Knowing what an artist can potentially create, to what degree can we experience this creation? Without enumerating over a detailed description of the anatomy of the ear and how each individual portion works, it is sufficient to say that the human ear can detect sounds ranging from approximately 15 Hz to upwards of 20 kHz. Relative to the sound ranges creatable by a musician our ears pale in comparison, covering only one fifth of the potential spectrum. While this may be the case, it is not representative of what it entails for a person to experience music, though it is commonly accepted to be the most important part. Sound consists of vibrations in the air and while our ears have evolved to be sensitive to them, they are not the only part of our body with which we can feel them. Vibrations in the air, especially when intense enough, vibrate our bodies which we can feel. There have been a number of studies to this effect involving the deaf and their exceptional ability to to “hear” through vibrations. So even with a lack of ears one can still appreciate the sounds a musician can create given that they are within a bearable range not to cause injury.

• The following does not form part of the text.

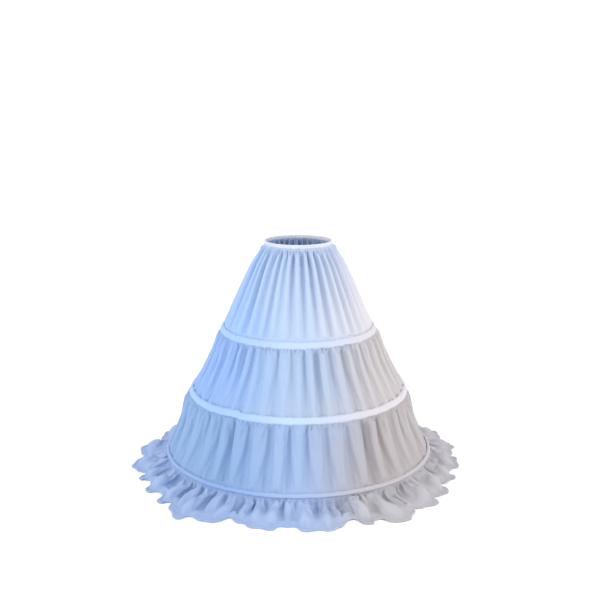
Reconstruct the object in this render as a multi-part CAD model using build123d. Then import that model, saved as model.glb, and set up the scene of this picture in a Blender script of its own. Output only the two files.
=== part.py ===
"""A child's hoop petticoat: three tiers of gathered taffeta hung from an elastic waist,
with a flat sprung hoop in a tape casing at the foot of each tier and a ruffle at the hem.

Millimetres, +Z up. The origin is on the floor at the middle of the hem, and the front
of the skirt faces -Y. Each sub-part is drawn as a section in the X-Z plane, where X is
the radius, and turned about Z.
"""

from build123d import *
import math
import os

# Overall sizes: the floor to the top of the waistband, and the hem's reach past the last hoop
HEIGHT = 650.0
RUFFLE_SPREAD = 92.0

# Waist
WAIST_INNER_RADIUS = 92.0
WAISTBAND_HEIGHT = 11.0
BINDING_WALL = 0.8
ELASTIC_WIDTH = 6.0
ELASTIC_THICKNESS = 1.2
WAIST_CLEARANCE = 0.3

# Hoops: radius of the bone's middle line, its height, and how steeply the cloth falls
# there, in degrees below level
HOOP_RADIUS = (219.0, 310.0, 382.0)
HOOP_HEIGHT = (400.0, 222.0, 45.0)
HOOP_SLOPE = (64.0, 65.0, 68.0)

# Bone: a flat sprung strip, whose two ends meet in a crimped ferrule
BONE_WIDTH = 6.0
BONE_THICKNESS = 1.5
BONE_END_GAP = 2.0
FERRULE_WALL = 0.4
FERRULE_LENGTH = 30.0
FERRULE_CLEARANCE = 0.1

# Casing: a tape sewn over the bone, flat along both edges and raised over the bone
TAPE_THICKNESS = 0.8
TAPE_WIDTH = (20.0, 20.0, 16.0)
CHANNEL_CLEARANCE = 0.3
LAP_LENGTH = 18.0
# Where each tape's ends lap, in degrees from the front, positive towards +X
LAP_AZIMUTH = (42.0, -32.0, 16.0)

# Cloth: a tier or ruffle is a closed solid as thick as its gathers stand. The hip is where
# the upper tier turns from its round top to a straight fall, this far below the waist's top.
TIER_THICKNESS = 3.0
RUFFLE_THICKNESS = 4.0
HIP_RADIUS = 149.0
HIP_DROP = 94.0
UNDER_TAPE_MARGIN = 2.0
HEM_FLAT_WIDTH = 12.0

# Worked out from the sizes above
FULL_TURN = 360.0
FRONT_TURN = -90.0
HIP_HEIGHT = HEIGHT - HIP_DROP
HEM_RADIUS = HOOP_RADIUS[-1] + RUFFLE_SPREAD
WAIST_POCKET = ELASTIC_THICKNESS + 2 * WAIST_CLEARANCE
BINDING_INNER_FACE = WAIST_INNER_RADIUS + BINDING_WALL
BINDING_OUTER_FACE = BINDING_INNER_FACE + WAIST_POCKET
BINDING_BOTTOM = HEIGHT - WAISTBAND_HEIGHT
POCKET_TOP = HEIGHT - BINDING_WALL
ELASTIC_TOP = POCKET_TOP - WAIST_CLEARANCE
ELASTIC_BOTTOM = ELASTIC_TOP - ELASTIC_WIDTH
FERRULE_HALF_WIDTH = BONE_WIDTH / 2 + FERRULE_CLEARANCE + FERRULE_WALL
FERRULE_HALF_DEPTH = BONE_THICKNESS / 2 + FERRULE_CLEARANCE + FERRULE_WALL
CHANNEL_HALF_WIDTH = FERRULE_HALF_WIDTH + CHANNEL_CLEARANCE
CHANNEL_HALF_DEPTH = FERRULE_HALF_DEPTH + CHANNEL_CLEARANCE
# The tiers' outer face lies this far from the bone's middle, on the body's side
CLOTH_FACE = -CHANNEL_HALF_DEPTH


def at_hoop(hoop, along, out):
    """The (radius, height) of a point by a hoop: along the cloth, downwards, and out from it."""
    slope = math.radians(HOOP_SLOPE[hoop])
    radius = HOOP_RADIUS[hoop] + along * math.cos(slope) + out * math.sin(slope)
    height = HOOP_HEIGHT[hoop] - along * math.sin(slope) + out * math.cos(slope)
    return radius, height


def in_plane(point):
    """A (radius, height) as a point of the X-Z plane."""
    return Vector(point[0], 0, point[1])


def polygon(points):
    """A face of the X-Z plane with straight sides."""
    return make_face(Polyline(*[in_plane(p) for p in points], close=True))


def rectangle_at_hoop(hoop, half_width, half_depth):
    """A rectangle about the bone's middle line, its width along the cloth."""
    corners = ((-1, -1), (1, -1), (1, 1), (-1, 1))
    return polygon([at_hoop(hoop, a * half_width, b * half_depth) for a, b in corners])


def turned(section, azimuth=0.0, length=None, radius=None):
    """A section turned about Z: all the way, or for an arc of that length about an azimuth."""
    if length is None:
        return revolve(section, axis=Axis.Z, revolution_arc=FULL_TURN)
    arc = math.degrees(length / radius)
    piece = revolve(section, axis=Axis.Z, revolution_arc=arc)
    return Rot(0, 0, FRONT_TURN + azimuth - arc / 2) * piece


def waistband():
    """The folded binding: an inner wall, a fold at the top and an outer wall."""
    inner, outer = WAIST_INNER_RADIUS, BINDING_OUTER_FACE + BINDING_WALL
    return turned(
        polygon(
            [
                (inner, BINDING_BOTTOM),
                (inner, HEIGHT),
                (outer, HEIGHT),
                (outer, BINDING_BOTTOM),
                (BINDING_OUTER_FACE, BINDING_BOTTOM),
                (BINDING_OUTER_FACE, POCKET_TOP),
                (BINDING_INNER_FACE, POCKET_TOP),
                (BINDING_INNER_FACE, BINDING_BOTTOM),
            ]
        )
    )


def waist_elastic():
    """The flat elastic that runs round inside the binding."""
    inner = BINDING_INNER_FACE + WAIST_CLEARANCE
    outer = inner + ELASTIC_THICKNESS
    return turned(
        polygon(
            [
                (inner, ELASTIC_BOTTOM),
                (outer, ELASTIC_BOTTOM),
                (outer, ELASTIC_TOP),
                (inner, ELASTIC_TOP),
            ]
        )
    )


def tape_line(hoop, layer):
    """The tape's profile over the bone: 0 its inner face, 1 its outer face, 2 that of a lap."""
    rise = layer * TAPE_THICKNESS
    edge = TAPE_WIDTH[hoop] / 2
    side = CHANNEL_HALF_WIDTH + rise
    foot = CLOTH_FACE + rise
    crown = CHANNEL_HALF_DEPTH + rise
    profile = [(-edge, foot), (-side, foot), (-side, crown)]
    profile += [(side, crown), (side, foot), (edge, foot)]
    return [at_hoop(hoop, along, out) for along, out in profile]


def casing_tape(hoop):
    """The tape round the whole hoop, with its folded end lapped over its start."""
    lines = [tape_line(hoop, layer) for layer in range(3)]
    ring = turned(polygon(lines[0] + lines[1][::-1]))
    lap_section = polygon(lines[1] + lines[2][::-1])
    lap = turned(lap_section, LAP_AZIMUTH[hoop], LAP_LENGTH, HOOP_RADIUS[hoop])
    return ring + lap


def hoop_bone(hoop):
    """The flat bone, open by a small gap inside the ferrule."""
    section = rectangle_at_hoop(hoop, BONE_WIDTH / 2, BONE_THICKNESS / 2)
    radius = HOOP_RADIUS[hoop]
    length = 2 * math.pi * radius - BONE_END_GAP
    return turned(section, LAP_AZIMUTH[hoop] + FULL_TURN / 2, length, radius)


def ferrule(hoop):
    """The crimped sleeve that joins the bone's two ends, under the tape's lap."""
    inner_width = FERRULE_HALF_WIDTH - FERRULE_WALL
    inner_depth = FERRULE_HALF_DEPTH - FERRULE_WALL
    outside = rectangle_at_hoop(hoop, FERRULE_HALF_WIDTH, FERRULE_HALF_DEPTH)
    section = outside - rectangle_at_hoop(hoop, inner_width, inner_depth)
    return turned(section, LAP_AZIMUTH[hoop], FERRULE_LENGTH, HOOP_RADIUS[hoop])


def under_tape(hoop):
    """How far along the cloth, from the bone, a tier lies straight beneath its tape."""
    return TAPE_WIDTH[hoop] / 2 + UNDER_TAPE_MARGIN


def tier_foot(hoop, out):
    """The last two points of a tier's face above a hoop: clear of the tape, and the seam."""
    return [at_hoop(hoop, -under_tape(hoop), out), at_hoop(hoop, 0, out)]


def tier_head(hoop, out):
    """The first two points of a tier's face below a hoop: the seam, and clear of the tape."""
    return [at_hoop(hoop, 0, out), at_hoop(hoop, under_tape(hoop), out)]


def tangent_arc(start, towards, end):
    """An arc that leaves start along a direction and finishes at end."""
    return TangentArc(in_plane(start), in_plane(end), tangent=in_plane(towards))


def upper_tier():
    """The tier from the waist to the first hoop, rounded over the hips."""
    outer_foot = tier_foot(0, CLOTH_FACE)
    inner_foot = tier_foot(0, CLOTH_FACE - TIER_THICKNESS)
    hip_outer = (HIP_RADIUS, HIP_HEIGHT)
    down = (outer_foot[0][0] - HIP_RADIUS, outer_foot[0][1] - HIP_HEIGHT)
    length = math.hypot(*down)
    up = (-down[0] / length, -down[1] / length)
    inward = (down[1] / length * TIER_THICKNESS, -down[0] / length * TIER_THICKNESS)
    hip_inner = (hip_outer[0] + inward[0], hip_outer[1] + inward[1])
    tongue_top = ELASTIC_BOTTOM - WAIST_CLEARANCE
    waist_outer = (BINDING_OUTER_FACE, BINDING_BOTTOM)
    waist_inner = (BINDING_INNER_FACE, BINDING_BOTTOM - TIER_THICKNESS)
    foot = [hip_outer, *outer_foot, *inner_foot[::-1], hip_inner]
    tongue = [
        waist_inner,
        (BINDING_INNER_FACE, tongue_top),
        (BINDING_OUTER_FACE, tongue_top),
        waist_outer,
    ]
    edges = [
        tangent_arc(hip_outer, up, waist_outer),
        Polyline(*[in_plane(p) for p in foot]),
        tangent_arc(hip_inner, up, waist_inner),
        Polyline(*[in_plane(p) for p in tongue]),
    ]
    return turned(make_face([edge for line in edges for edge in line.edges()]))


def tier_between(hoop):
    """The tier from one hoop down to the next, a plain cone but under the two tapes."""
    faces = []
    for out in (CLOTH_FACE, CLOTH_FACE - TIER_THICKNESS):
        faces.append(tier_head(hoop, out) + tier_foot(hoop + 1, out))
    return turned(polygon(faces[0] + faces[1][::-1]))


def hem_ruffle():
    """The ruffle, from behind the last tape out to a hem that lies flat on the floor."""
    last = len(HOOP_RADIUS) - 1
    upper = tier_head(last, CLOTH_FACE)
    lower = tier_head(last, CLOTH_FACE - TIER_THICKNESS)
    flat_start = HEM_RADIUS - HEM_FLAT_WIDTH
    inwards = (-1, 0)
    upper_arc = tangent_arc((flat_start, RUFFLE_THICKNESS), inwards, upper[1])
    lower_arc = tangent_arc((flat_start, 0), inwards, lower[1])
    hem = [
        (flat_start, RUFFLE_THICKNESS),
        (HEM_RADIUS, RUFFLE_THICKNESS),
        (HEM_RADIUS, 0),
        (flat_start, 0),
    ]
    edges = [
        Polyline(*[in_plane(p) for p in hem]),
        lower_arc,
        Polyline(*[in_plane(p) for p in [lower[1], lower[0], upper[0], upper[1]]]),
        upper_arc,
    ]
    return turned(make_face([edge for line in edges for edge in line.edges()]))


def all_parts():
    """Every sub-part by its node's name."""
    parts = {
        "waistband": waistband(),
        "waist_elastic": waist_elastic(),
        "upper_tier": upper_tier(),
        "middle_tier": tier_between(0),
        "lower_tier": tier_between(1),
        "hem_ruffle": hem_ruffle(),
    }
    for hoop, name in enumerate(("upper", "middle", "lower")):
        parts[name + "_casing_tape"] = casing_tape(hoop)
        parts[name + "_hoop_bone"] = hoop_bone(hoop)
        parts[name + "_hoop_ferrule"] = ferrule(hoop)
    return parts


os.makedirs("parts", exist_ok=True)
for node, shape in all_parts().items():
    export_step(shape, f"parts/{node}.step")
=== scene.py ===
# %% [markdown]
# # A child's hoop petticoat
#
# The real skirt is nearly all cloth. Three gathered tiers hang from an elastic waist, a
# sprung hoop in a tape casing holds out the foot of each tier, and a ruffle spreads over
# the floor. The hoops, their ferrules and the elastic have exact sizes, so they come in
# with the frame below. The cloth is what this lesson makes.

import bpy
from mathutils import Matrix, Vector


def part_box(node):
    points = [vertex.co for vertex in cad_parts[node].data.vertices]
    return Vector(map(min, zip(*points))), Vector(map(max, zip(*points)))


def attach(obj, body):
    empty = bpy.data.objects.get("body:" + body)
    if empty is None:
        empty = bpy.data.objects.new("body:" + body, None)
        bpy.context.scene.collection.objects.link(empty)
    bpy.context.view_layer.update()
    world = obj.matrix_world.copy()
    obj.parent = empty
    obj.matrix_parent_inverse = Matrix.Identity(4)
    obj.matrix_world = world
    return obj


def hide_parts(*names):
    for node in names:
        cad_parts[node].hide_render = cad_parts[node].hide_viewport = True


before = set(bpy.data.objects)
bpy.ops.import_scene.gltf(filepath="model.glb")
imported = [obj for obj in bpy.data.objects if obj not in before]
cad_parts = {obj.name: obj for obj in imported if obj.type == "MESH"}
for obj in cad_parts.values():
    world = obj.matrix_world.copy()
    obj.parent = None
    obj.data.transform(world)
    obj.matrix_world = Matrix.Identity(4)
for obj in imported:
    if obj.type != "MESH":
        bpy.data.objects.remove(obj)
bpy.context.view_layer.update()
print("the frame holds", len(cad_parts), "nodes")

# %% Modules
import math

import bpy
import numpy as np
from mathutils import Vector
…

With knowledge of the practical limits of a musician’s performance and knowledge of the limits of an average listener’s sound perception, we can now tackle the main question of whether the performance can be recorded effectively for the listener to perceive accurately. The recording medium that will be focused on will not be analog but digital as this is currently the most prevalent and is of arguably comparable quality.
Digital recording works fundamentally by sampling the changes in air pressure (amplitude) over a given period of time (frequency) at a high rate, translating these variables into a set of numbers which are then stored in an electronic or other format onto a medium such as a disc or an electronic device. The higher the rate of sampling and the greater the range of amplitudes recorded, the more accurate the representation becomes.
The figure above represents a sound wave (a sine wave in this case). The vertical lines represent a sampling rate of the amplitude over time at the desired frequency. The recording also contains an upper and lower bound beyond which the sampling value is rounded towards if the amplitude exceeds this limit. This limitation can be either arbitrary or due to a physical limitation in the target medium or recording device (a storage device can’t have an infinite capacity for instance, and a recording device can’t record an infinite range of amplitudes). The basic idea to effectively record music is to capture every peak and trough of the created sound wave. This means that the sampling rate will have to be at least twice the frequency of the sound and will have to have a bit depth large enough to represent the largest possible amplitudes given. The rule for converting between dynamic range of the amplitude and a bit depth is approximately 1 bit per 6 dB.
With the given information thus far, it can be concluded that an effective sampling rate to cover any particular musician’s creation would have to be at least 200 kHz (twice the maximum potential frequency range) and would have to have a bit depth of at least 20 bits (120 dB / 6 dB per bit = 20 bits). In a perfect world this seems to be a pretty straightforward calculation but alas, reality is not so kind. In all sound recording there is some level of background noise that can interfere with a recording, effectively lowering the decibel range of the composition. Since the level of potential background noise in a recording varies from place to place, we’ll assume that it will add up to approximately 24 dB of noise, which may be a liberal estimate in most cases. This implies that another 4 bits are necessary to capture the amplitude range of the composition, giving us a total of 24 bits. There is one more monkey wrench to throw in our calculation though: Most listeners of music expect the recording to be in stereo. This effectively doubles the information rate giving us: 200,000 samples per second times 24 bits per sample times 2 channels, resulting in a rate of 9,600,000 bits per second or 9.6 megabits per second. Suffice it to say that a ten minute sound recording in stereo would require a significant amount of storage space: 9.6 Mbit/second times 60 seconds/minute times 10 minutes = 5760 megabits or 720 megabytes (8 bits = 1 byte).
Such a large amount of data demands some form of compression to maximize the space available for the common consumer as the commonly used digital media of today is measured in ranges of only a few gigabytes. Regretfully though, many compression schemes remove some of the information in the process. In the case of the mp3 format for example, an algorithm is used to take advantage of how the ear perceives sounds in order to remove information that is believed to be beyond the range of hearing. As was already discussed though, people experience music beyond what the ear can perceive. Thus, we can conclude then that lossy compression of music potentially degrades the artistic intent of the musician. This leaves us with the options of using only uncompressed music, which is unwieldy in its size, or to use a lossless compression format. As luck would have it, there are a number available, most notably the FLAC format, which aptly stands for Free Lossless Audio Codec
In summary, it has been determined that modern day digital recording is effectively sufficient to store a musician’s potential compositions if he wishes to explore the limits of his instrumental tools and more than enough otherwise. A number of caveats need to be kept in mind though to the more subtle issues of noise and lossy compression as they can have a significant effect on the quality of the recording. The issue of multiple sound channels beyond stereo were not covered nor was the issue of error correction in digital formats. Though these topics can have a significant effect on the size of the recording, their use is generally considered to be optional. With the use of data compression and appropriately sized storage mediums (such as DVD-Audio or Blu-Ray disc), these size issues become decreasingly significant. Limitations to what sound a musician wishes to convey to his listeners seem to lay beyond what can be effectively stored in a digital medium, a problem which is more likely to exist with what equipment a particular listener uses to recreate the recorded sound.